Please give back word for word the lines below, from the first one through the one with "return touching".

Given information:
● ● ●
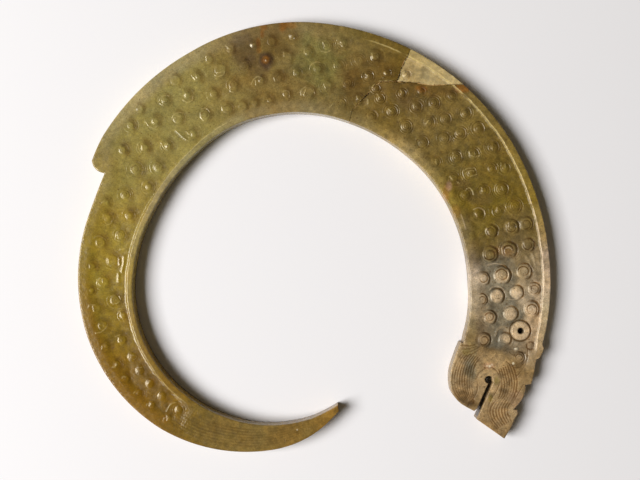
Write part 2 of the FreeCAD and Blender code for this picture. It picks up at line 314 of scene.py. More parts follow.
def corners_of(loop):
    """A loop without repeated points and without points on its straight stretches."""
    apart = np.linalg.norm(loop - np.roll(loop, 1, axis=0), axis=1) > SAME_POINT
    loop = loop[apart]
    back = loop - np.roll(loop, 1, axis=0)
    ahead = np.roll(loop, -1, axis=0) - loop
    cross = back[:, 0] * ahead[:, 1] - back[:, 1] * ahead[:, 0]
    bend = np.abs(cross) / (np.linalg.norm(back, axis=1) * np.linalg.norm(ahead, axis=1))
    return loop[(bend > STRAIGHT_SINE) | ((back * ahead).sum(axis=1) < 0)]


def on_break(loop, others):
    """Which corners of a loop touch another fragment across the adhesive."""
    touching = np.zeros(len(loop), bool)
    for other in others:
        touching |= distance_to(loop, closed(other)) < TOUCHING
    return touching


def finely(loop, broken, spacing):
    """Close points along a loop, round through its gentle corners, and which are on a break."""
    back = loop - np.roll(loop, 1, axis=0)
    ahead = np.roll(loop, -1, axis=0) - loop
    back /= np.linalg.norm(back, axis=1)[:, None]
    ahead /= np.linalg.norm(ahead, axis=1)[:, None]
    gentle = ((back * ahead).sum(axis=1) > GENTLE_COSINE) & ~broken
    points = []
    on_a_break = []
    for index, start in enumerate(loop):
        after = (index + 1) % len(loop)
        chord = loop[after] - start
        length = np.linalg.norm(chord)
        unit = chord / length
        leave = back[index] + ahead[index] if gentle[index] else None
        arrive = back[after] + ahead[after] if gentle[after] else None
        if leave is None:
            leave = unit if arrive is None else 2 * (unit @ arrive) * unit - arrive
        if arrive is None:
            arrive = 2 * (unit @ leave) * unit - leave
        leave = leave / np.linalg.norm(leave) * length
        arrive = arrive / np.linalg.norm(arrive) * length
        steps = max(1, math.ceil(length / spacing))
        for t in np.arange(steps) / steps:
            points.append(
                (2 * t ** 3 - 3 * t ** 2 + 1) * start + (t ** 3 - 2 * t ** 2 + t) * leave
                + (3 * t ** 2 - 2 * t ** 3) * loop[after] + (t ** 3 - t ** 2) * arrive)
            on_a_break.append(bool(broken[index] and broken[after]))
    return np.array(points), np.array(on_a_break)


surfaces = {node: cad_surface(node) for node in FRAGMENTS}
outlines = {node: section(surfaces[node], THICKNESS / 2) for node in FRAGMENTS}
for node, loops in outlines.items():
    loops.sort(key=lambda loop: -abs(area(loop)))
    outlines[node] = [loop if (area(loop) > 0) == (index == 0) else loop[::-1]
                      for index, loop in enumerate(loops)]


def find_bosses():
    """Centre and foot radius of every boss on the front, from its crown's corner."""
    bosses = []
    for node in FRAGMENTS:
        places, triangles = surfaces[node]
        crown = THICKNESS - FIELD_DEPTH + BOSS_HEIGHT
        for corner in np.flatnonzero(np.abs(places[:, 2] - crown) < LEVEL_MARGIN):
            beside = np.unique(triangles[(triangles == corner).any(axis=1)])
            reach = np.linalg.norm(places[beside][:, :2] - places[corner][:2], axis=1)
            bosses.append((*places[corner][:2], np.median(reach[reach > 0]) / BOSS_SHOULDER_SHARE))
    return np.array(bosses)


def field_boundary():
    """The line round the sunk field, as open pieces, from the step's walls."""
    height = THICKNESS - FIELD_DEPTH / 2
    all_outlines = [loop for loops in outlines.values() for loop in loops]
    pieces = []
    for node in FRAGMENTS:
        for loop in section(surfaces[node], height):
            if np.ptp(loop, axis=0).max() < 3 * SUSPENSION_BOSS_RADIUS:
                continue
            off = np.full(len(loop), np.inf)
            for outline in all_outlines:
                off = np.minimum(off, distance_to(loop, closed(outline)))
            on_step = off > TOUCHING
            clear = ~on_step & ~np.roll(on_step, 1)
            start = np.flatnonzero(clear)[0] if clear.any() else 0
            order = np.roll(np.arange(len(loop)), -start)
            piece = []
            for before, here, after in zip(np.roll(order, 1), order, np.roll(order, -1)):
                if on_step[here] or on_step[before] or on_step[after]:
                    piece.append(loop[here])
                elif len(piece) > 1:
                    pieces.append(np.array(piece))
                    piece = []
            if len(piece) > 1:
                pieces.append(np.array(piece))
    return pieces


bosses = find_bosses()
boundary = field_boundary()


# Engraved lines and small ridges, by the pixels that show them


def curve(pixels, spacing=CURVE_SPACING):
    """A smooth line through pixels of the photograph, as close points in millimetres."""
    knots = np.array([spot(*pixel) for pixel in pixels])
    knots = np.vstack([2 * knots[0] - knots[1], knots, 2 * knots[-1] - knots[-2]])
    points = []
    for a, b, c, d in zip(knots, knots[1:], knots[2:], knots[3:]):
        steps = max(2, math.ceil(np.linalg.norm(c - b) / spacing))
        for t in np.arange(steps) / steps:
            points.append(0.5 * (2 * b + (c - a) * t + (2 * a - 5 * b + 4 * c - d) * t ** 2
                                 + (3 * b - a - 3 * c + d) * t ** 3))
    return np.array(points + [knots[-2]])


def pixels_of(row):
    """Pixels from a row that holds x and y of each in turn."""
    return np.array(row, float).reshape(-1, 2)


def fan(first, last, count, spacing=CURVE_SPACING):
    """Lines that pass evenly from one guide line to another with as many points."""
    lines = []
    for share in np.linspace(0, 1, count):
        pixels = [np.array(a) * (1 - share) + np.array(b) * share for a, b in zip(first, last)]
        lines.append(curve(pixels, spacing))
    return lines


JAW_FAN = (
    ((464, 351), (457, 361), (453, 372), (452, 383), (455, 393), (462, 401), (469, 405)),
    ((480, 358), (475, 365), (473, 373), (472, 381), (472, 389), (473, 397), (474, 403)),
)
CHEEK_FAN = (
    ((499, 370), (501, 378), (502, 387), (499, 397), (493, 404), (490, 411), (492, 419),
     (498, 427)),
    ((512, 364), (515, 372), (517, 381), (516, 391), (512, 400), (508, 407), (508, 414),
     (511, 421)),
)
BROW_FAN = (
    ((461, 345), (468, 346), (475, 345)),
    ((464, 357), (472, 354), (482, 348)),
)
LIP_LINES = (
    ((486, 368), (480, 372), (477, 379), (478, 386), (476, 394), (471, 402), (467, 407)),
    ((486, 368), (493, 368), (498, 373), (500, 381), (497, 390), (491, 400), (488, 410), (490, 419),
     (497, 429)),
)
CREST_LINES = (
    ((528, 348), (528, 356), (526, 364), (521, 371), (517, 376)),
    ((523, 385), (518, 394), (512, 404), (508, 411), (507, 418)),
    ((507, 362), (513, 367), (520, 367), (526, 361)),
)
LOWER_LIP_LINE = ((490, 421), (497, 428), (503, 431))
TAIL_FAN = (
    ((186, 410), (205, 420), (230, 427), (256, 430), (284, 427), (306, 420)),
    ((172, 423), (194, 436), (222, 443), (252, 446), (282, 442), (303, 434)),
)
TAIL_END_FAN = (
    ((190, 409), (186, 415), (180, 424)),
    ((197, 413), (192, 420), (187, 429)),
)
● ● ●
Output for this task:
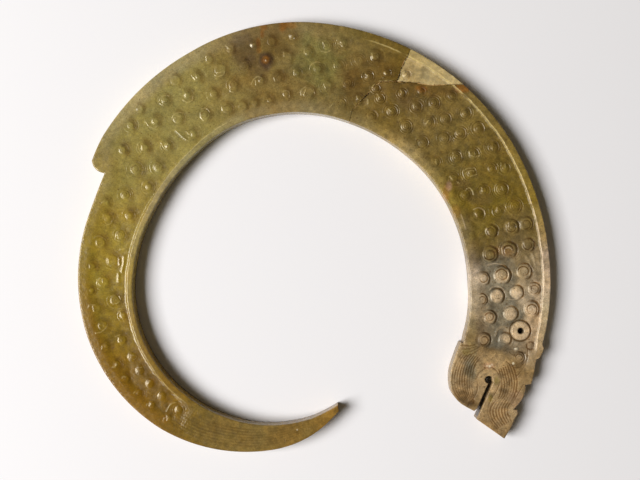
Write part 2 of the FreeCAD and Blender code for this picture. It picks up at line 314 of scene.py. More parts follow.
def corners_of(loop):
    """A loop without repeated points and without points on its straight stretches."""
    apart = np.linalg.norm(loop - np.roll(loop, 1, axis=0), axis=1) > SAME_POINT
    loop = loop[apart]
    back = loop - np.roll(loop, 1, axis=0)
    ahead = np.roll(loop, -1, axis=0) - loop
    cross = back[:, 0] * ahead[:, 1] - back[:, 1] * ahead[:, 0]
    bend = np.abs(cross) / (np.linalg.norm(back, axis=1) * np.linalg.norm(ahead, axis=1))
    return loop[(bend > STRAIGHT_SINE) | ((back * ahead).sum(axis=1) < 0)]


def on_break(loop, others):
    """Which corners of a loop touch another fragment across the adhesive."""
    touching = np.zeros(len(loop), bool)
    for other in others:
        touching |= distance_to(loop, closed(other)) < TOUCHING
    return touching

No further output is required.